Thursday, 16 April 2009

Tricky Course Lies Ahead for Browner on the Environment

By STEPHEN POWER

WASHINGTON -- President Barack Obama's effort to remake federal energy and environmental policy will undergo some rigorous tests in the coming weeks -- and so will his environmental-policy czar, Carol Browner.
When Mr. Obama picked Ms. Browner to be his top White House aide on climate and energy issues, his opponents and many business groups braced for the worst. Ms. Browner is "a proud liberal who has long advocated an environmentalist agenda that would drive up energy costs on families and put thousands of Americans out of jobs," said Sen. James Inhofe, an Oklahoma Republican who sits on the Senate Committee on Environment and Public Works.
During her first three months on the job, Ms. Browner has proven to be a less controlling or controversial figure than her critics might have imagined.
With only a handful of aides, she has been occupied with organizing and leading meetings among the many agencies involved in energy policy, reviewing scientific data on climate change and reassuring members of Congress nervous about proposals requiring businesses to pay a price for emitting greenhouse gases.

Carol Browner
"Comprehensive energy and climate legislation is a very, very significant undertaking," Ms. Browner said in an interview Wednesday. "I've spent a lot of time on the Hill listening to people and getting an understanding of their...concerns and what they want to see achieved."
Congress is expected next week to begin debating proposals to institute a system that would compel businesses to buy permits to emit carbon dioxide and other greenhouse gases.

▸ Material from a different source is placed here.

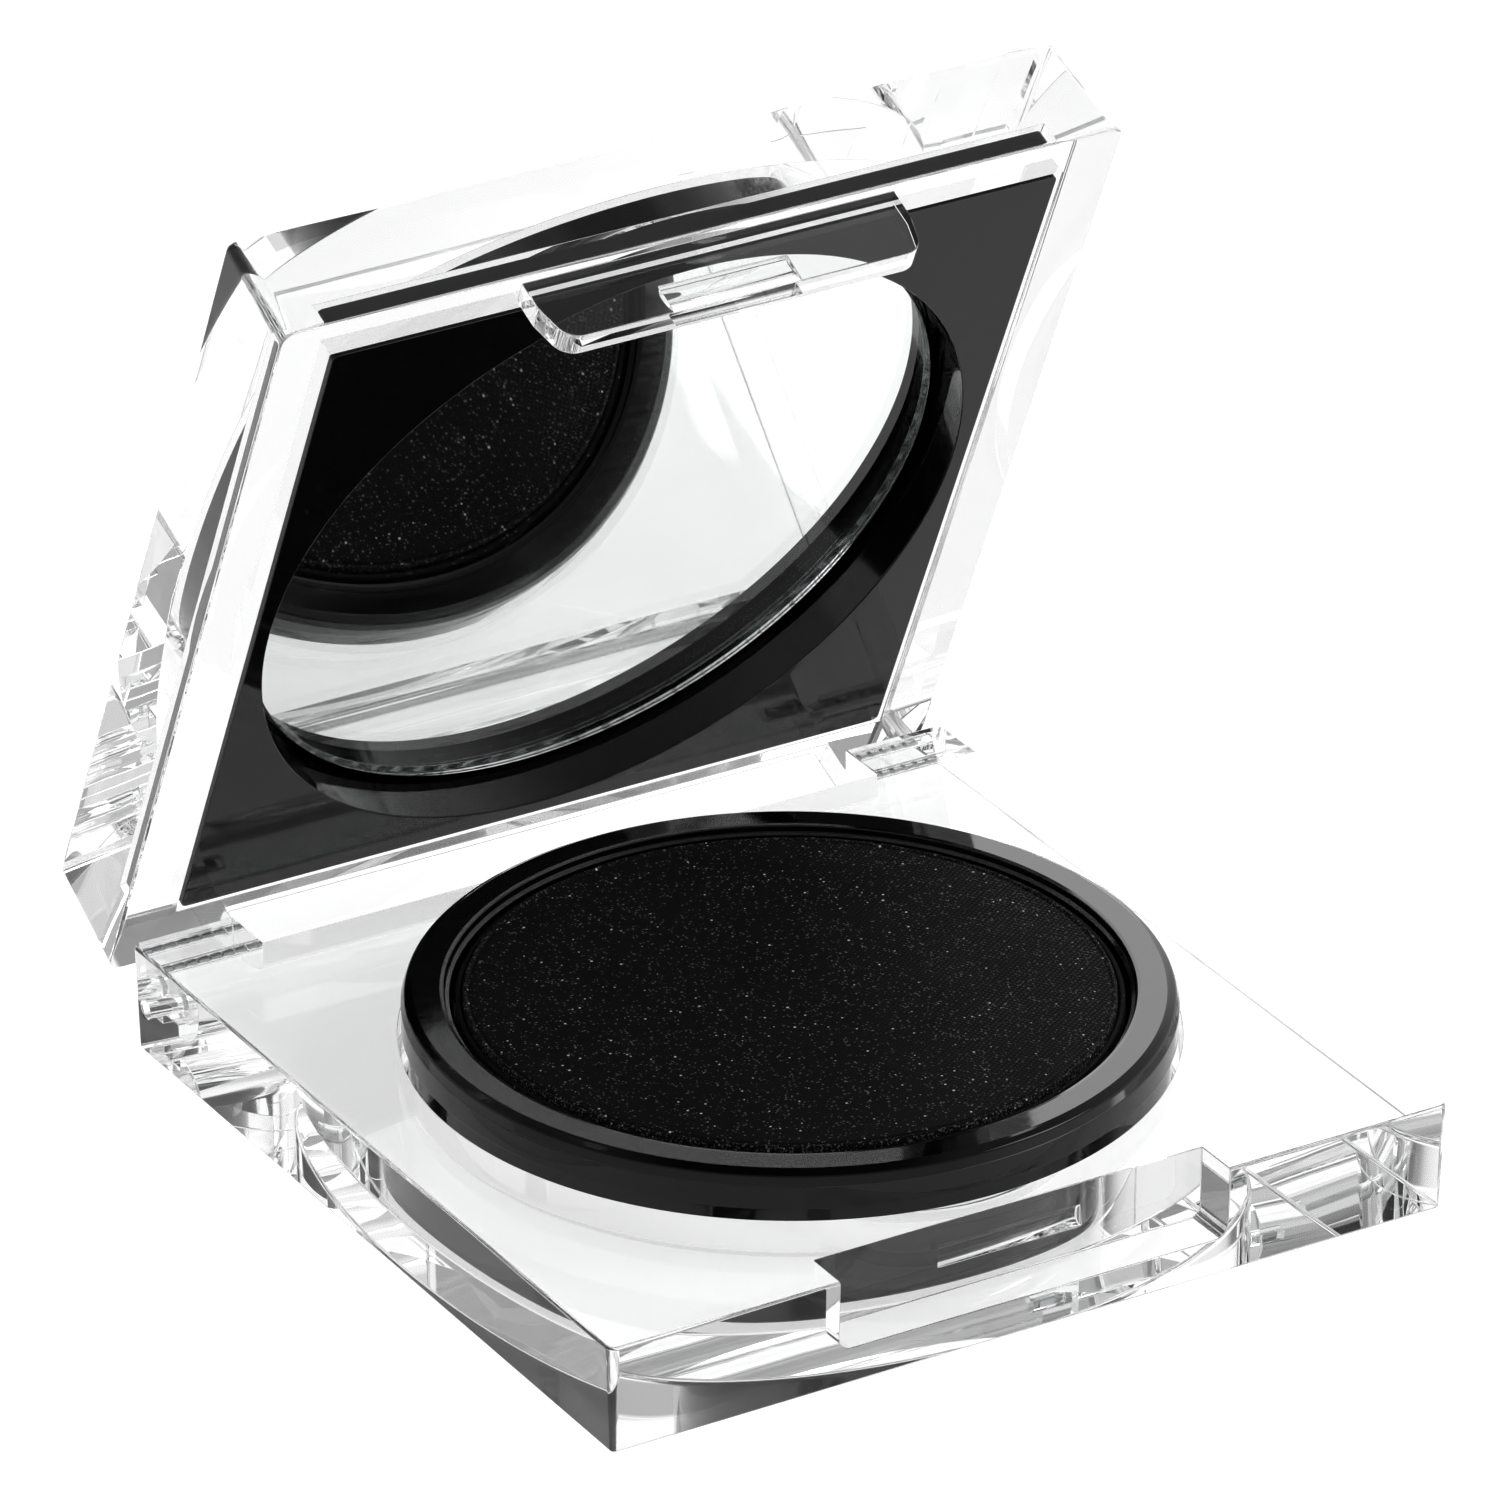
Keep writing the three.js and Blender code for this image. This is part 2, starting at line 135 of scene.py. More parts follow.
TRAY_R = TRAY_HI.x
TRAY_TOP = TRAY_HI.z
TRAY_NECK_R = 21.6
TRAY_RIM_UNDER = 2.4  # the rim's underside, down from its top
TRAY_RIM_SIDE = (2.25, 0.85)  # the rim's upright side, down from its top
TRAY_SHOULDER = ((0.2, 0.27), (0.6, 0.07))  # in from the side, and down from the top
TRAY_BAND_IN = 0.72  # the rim's flat band starts this far in from the side
TRAY_LIP_R = 19.6
TRAY_BORE_R = 19.25
TRAY_FLOOR_T = 3.0
PAN_R = PAN_HI.x
PAN_WALL = 0.35
PAN_DARKENED = 0.6  # the pan's wall is darkened this far down from the top
POWDER_R = POWDER_HI.x
POWDER_TOP = POWDER_HI.z
POWDER_FACE = POWDER_TOP - 0.09  # the pressed face, under the highest crumbs
POWDER_RIM = 0.55  # width of the crumbly rim

PLATE_HALF = PLATE_HI.x
PLATE_T = 2.4
PLATE_CORNER_R = 0.4
PLATE_CLEAR = 0.25  # gap round the plate and the cup
CUP_R = 22.45
CUP_WALL = 0.65
CUP_BACK = PLATE_HI.z
CUP_BACK_GAP = 0.4  # room for the tape behind the cup
MIRROR_R = MIRROR_HI.x
MIRROR_BEVEL = 0.3

WALL_SEGMENTS = 288
ARC_STEP = math.radians(9)
SHARP_DEG = 32  # edges steeper than this are rounded, and shaded as sharp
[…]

Separately, the Environmental Protection Agency is on track to declare that greenhouse-gas emissions from automobiles "endanger" health and welfare. After that, the agency is expected to try to forge new federal emissions standards that would match California's still-to-be-implemented greenhouse-gas standards for vehicles and be in sync with automobile fuel-economy regulations now being developed by the Transportation Department.
The task before Ms. Browner is figuring out how to get all these agencies on the same page. The costs of new regulations could become a concern for the government if it winds up owning a stake in General Motors Corp. as part of a restructuring effort being led by a Treasury Department task force.
Ms. Browner declined to say how the administration will resolve the auto-emissions issues.
"We're looking at how you achieve a national policy that preserves the legal authority of each of the agencies," she said. "The question is, how do we weave those authorities together, to create something that's more than just the sum of the parts, and in the case of the auto industry, also recognizing they are in a difficult time? That's what this office was created to do, and we're making good progress."
Administration opponents are skeptical. The Transportation Department, they note, is required by law to consider the economic impact tougher fuel-economy regulations will have on auto makers and their operations nationally. No such legal requirement exists for the California Air Resources Board, though a spokesman for the agency said "it is in all of our interests to ensure a viable and profitable automotive industry."
Raymond Ludwiszewski, a former EPA general counsel who now represents auto makers opposed to California's standards, said the agencies "all have different mandates, and getting them to the same endpoint is going to require a lot of flexibility."
On the broader climate-change issue, Ms. Browner has avoided dictating specifics to lawmakers. The 648-page climate-change bill introduced last month by House Energy and Commerce Committee Chairman Henry Waxman (D., Calif.) and Rep. Edward Markey (D., Mass.) was drafted largely by the lawmakers and their aides, people familiar with the matter say.
When House Democrats recently met with Ms. Browner to discuss Mr. Obama's desire for legislation to curb greenhouse-gas emissions, she gave the group no firm deadline for getting a bill to Mr. Obama's desk, even though the administration has said it wants a bill by December, when governments around the world are scheduled to hold talks on forging an emissions-reduction pact.
"She was basically asking us what we think. It was like, 'Let's get the conversation started,'" said Rep. Ron Klein, a Florida Democrat who attended.—Siobhan Hughes contributed to this article.